We must celebrate the investment of time and resources by the National Trust for planning and placing heritage interpretation for Offa’s Dyke both digitally and in the landscape. However, there are issues.
The digital presence lacks a geographical anchor: where can visitors see Offa’s Dyke? The website won’t help you there.
While beautiful, I feel the scale and association of the Dyke with an ethno-linguistic and (thus) national border materialised via the bench is misleading.
I welcome the interpretation panel and its aerial photograph to help visitors understand the scale, character and location of Offa’s Dyke in the landscape, but I do feel they might have been saved some embarrassment had the National Trust consulted the Offa’s Dyke Collaboratory on the text before installation.
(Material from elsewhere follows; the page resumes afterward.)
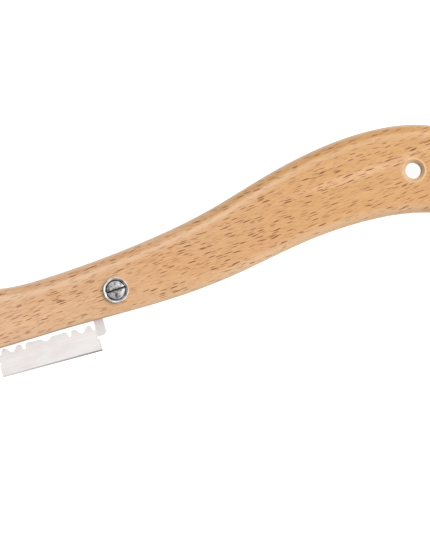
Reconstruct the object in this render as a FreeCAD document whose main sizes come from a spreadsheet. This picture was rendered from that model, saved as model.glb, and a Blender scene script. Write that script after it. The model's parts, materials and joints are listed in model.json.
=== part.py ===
import FreeCAD, Part
import math
import os
import Sketcher

# Bread lame: an S-curved beech handle with a kerf sawn into the lower edge of
# its head, a double-edge razor blade standing half out of that kerf, and one
# slotted screw with a cup washer and a barrel nut that pinches the kerf shut.
#
# Frame: millimetres. The lame lies on its rear face. +X runs from the head to
# the butt, +Z is the front face's normal, and the origin is the centre of the
# footprint on the rear face. The blade's cutting edge points towards -Y.

V = FreeCAD.Vector
doc = FreeCAD.newDocument("bread_lame")

# ---------------------------------------------------------------------------
# Dimension sheet
# ---------------------------------------------------------------------------
sheet = doc.addObject("Spreadsheet::Sheet", "dims")
row_at = [1]
value_of = {}


def cell(alias, value, note=""):
    row = row_at[0]
    row_at[0] += 1
    sheet.set("A%d" % row, note or alias.replace("_", " "))
    sheet.set("B%d" % row, repr(round(float(value), 7)))
    sheet.setAlias("B%d" % row, alias)
    value_of[alias] = round(float(value), 7)


# Handle
cell("thick", 14.0, "handle thickness")
cell("round_jaw", 0.6, "roundover at the crisp lower edge of the head")
cell("round_head", 3.6, "roundover along the back")
cell("round_grip", 3.0, "roundover along the belly of the grip")
cell("hang_x", 75.39, "hang hole centre")
cell("hang_y", -1.65)
cell("hang_radius", 2.95)
cell("hang_chamfer", 1.0)
cell("screw_x", -39.30, "clamp screw axis")
cell("screw_y", -0.09)
cell("bore_radius", 2.75, "cross bore for the barrel nut")
cell("counterbore_radius", 4.9, "rear counterbore for the nut flange")
cell("counterbore_depth", 1.2)

# Kerf, laid out from the middle of the blade: u along the edge, v into the wood
cell("blade_x", -68.96, "centre of the blade")
cell("blade_y", -4.93)
cell("blade_tilt", -7.57, "angle of the cutting edge to X, degrees")
cell("kerf_gap", 0.3, "kerf width")
cell("kerf_deep", 12.0, "kerf floor above the blade centre line")
cell("kerf_front", 40.0, "kerf runs out through the nose")
cell("kerf_back", 36.0, "end of the full-depth kerf, past the screw")
cell("saw_radius", 30.0, "radius of the saw that leaves the run-out")

# Blade, double-edge pattern, nominally 43 x 22 x 0.1 mm
cell("blade_long", 43.0)
cell("edge_long", 37.0)
cell("blade_wide", 22.0)
cell("blade_thick", 0.1)
cell("tab_wide", 11.5)
cell("tab_round", 1.5)
cell("notch_radius", 0.5)
cell("notch_u", 18.42)
cell("notch_v", 6.12)
cell("bevel_wide", 0.85)
cell("edge_thick", 0.016)
cell("pin_hole_radius", 2.3, "round centre hole")

# Screw, washer, nut
cell("shank_radius", 1.95)
cell("shank_tip_z", 5.5)
cell("head_radius", 3.33)
cell("head_seat_z", 14.5)
cell("head_top_z", 15.25)
cell("head_crown", 0.3)
cell("slot_wide", 0.95)
cell("slot_deep", 0.75)
cell("slot_angle", -3.4, "slot direction at rest, degrees to X")
cell("washer_radius", 4.6)
cell("washer_hole_radius", 2.15)
cell("washer_top_z", 15.15)
cell("recess_radius", 3.43)
cell("recess_mouth_radius", 4.22)
cell("recess_flare", 0.5)
cell("lip_radius", 4.42, "rim eases down from here to the outer wall")
cell("lip_drop", 0.12)
cell("flange_radius", 4.8)
cell("flange_rear_z", 0.1)
cell("barrel_radius", 2.7)
cell("barrel_top_z", 12.4)
cell("nut_bore_radius", 2.0)
cell("nut_floor_z", 2.2)

# Outline of the handle: five cubic splines that run round it clockwise. They
# meet at five junctions, each with a place, a heading in degrees and an arm to
# the control point before and after it, so the outline is smooth there.
JUNCTION = {
    "back_butt": (88.82, 9.92, -32.054, 7.48, 3.3),
    "butt_grip": (74.78, -17.66, 155.861, 3.3, 7.92),
    "grip_jaw": (-42.203, -8.298, 172.482, 7.884, 7.884),
    "jaw_nose": (-89.17, -2.91, 172.616, 7.936, 1.2),
    "nose_back": (-83.82, 19.17, -29.136, 1.4, 7.579),
}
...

The equation with border with a single early medieval Welsh kingdom (as on the website), and the confusion of the Dyke with the Offa’s Dyke Path National Trail are unfortunate and could have been easily rectified.
At the end of the day, however, the monument is still there to be visited and well-protected by the National Trust in the parkland beside the car park, at Home Farm, and descending into the Ceiriog valley. There remains so much untapped potential for enhancing engagement and understanding for Offa’s Dyke for visitors and locals alike.